Carlingford Lough is exposed to easterly weather and a spell
of snow and gales accounted for the John and Charles of
Maryport, the Lito, and the smack Three Brothers of Carnarvon
which disintegrated near the Haulbowline lighthouse. Her
crew had no chance of survival.
April 1858 witnessed another severe easterly gale, which
did not cause any tragedies in or off Carlingford Lough,
but resulted in wrecks at Dundrum Bay and Ballymartin and
the sinking of a Welsh sloop to the south, with a total
of 15 lives lost.
During this period Captain Richard Hoskyn, at the time in
charge of a survey of Carlingford Lough, wrote to the secretary
of the Royal Commission of Harbours of Refuge.
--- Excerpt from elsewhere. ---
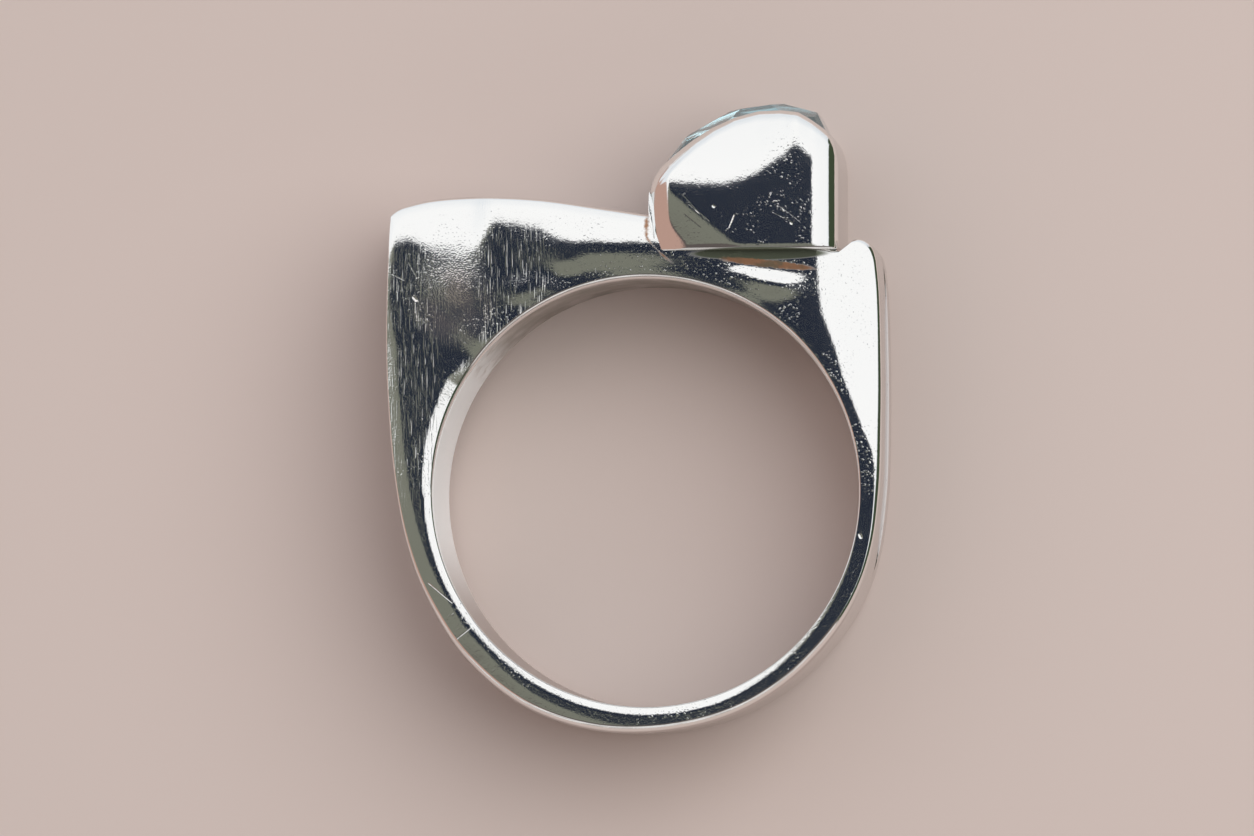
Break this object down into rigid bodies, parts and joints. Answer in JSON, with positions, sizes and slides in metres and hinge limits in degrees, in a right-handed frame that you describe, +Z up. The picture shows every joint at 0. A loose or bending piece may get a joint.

He stated that the series of disasters in those middle decades
of the 19th Century 'forcibly illustrate the benefit that
would be conferred by making the Lough Carlingford more
easily accessible.'
During the 1860's dredging work was carried out to improve
the safety of the bar by increasing its depth. It had been
hoped this work would make Carlingford Lough a place of
refuge during storms.
It was still narrow and islet- strewn, however, and ships
usually preferred to stand out at sea rather than risk entering
such a haven.
Ships carrying the area's imports and exports could enter
and leave the Lough more easily, however, and casualties
on the bar decreased from this period.
It didn't bring the litany of human tragedies to an end,
however. On a blustery afternoon in February 1866 the small
steam tug Sally capsized off Cranfield coastguard station
with the loss of life.
There was further tragedy two years later when the schooner
Margaret and Ann of Aberystwyth was wrecked on rocks adjacent
to the Haulbowline lighthouse, while inward bound to Newry
with coal from Cardiff. One person died and three others
escaped.
In January 1873 the schooner Margaret Anne of Preston foundered
off Killowen Point, between Cranfield and Rostrevor.
Built in Lancashire 15 years earlier, the schooner entered
the Lough safely in a severe easterly gale but sank suddenly,
claiming the lives of the three crew members.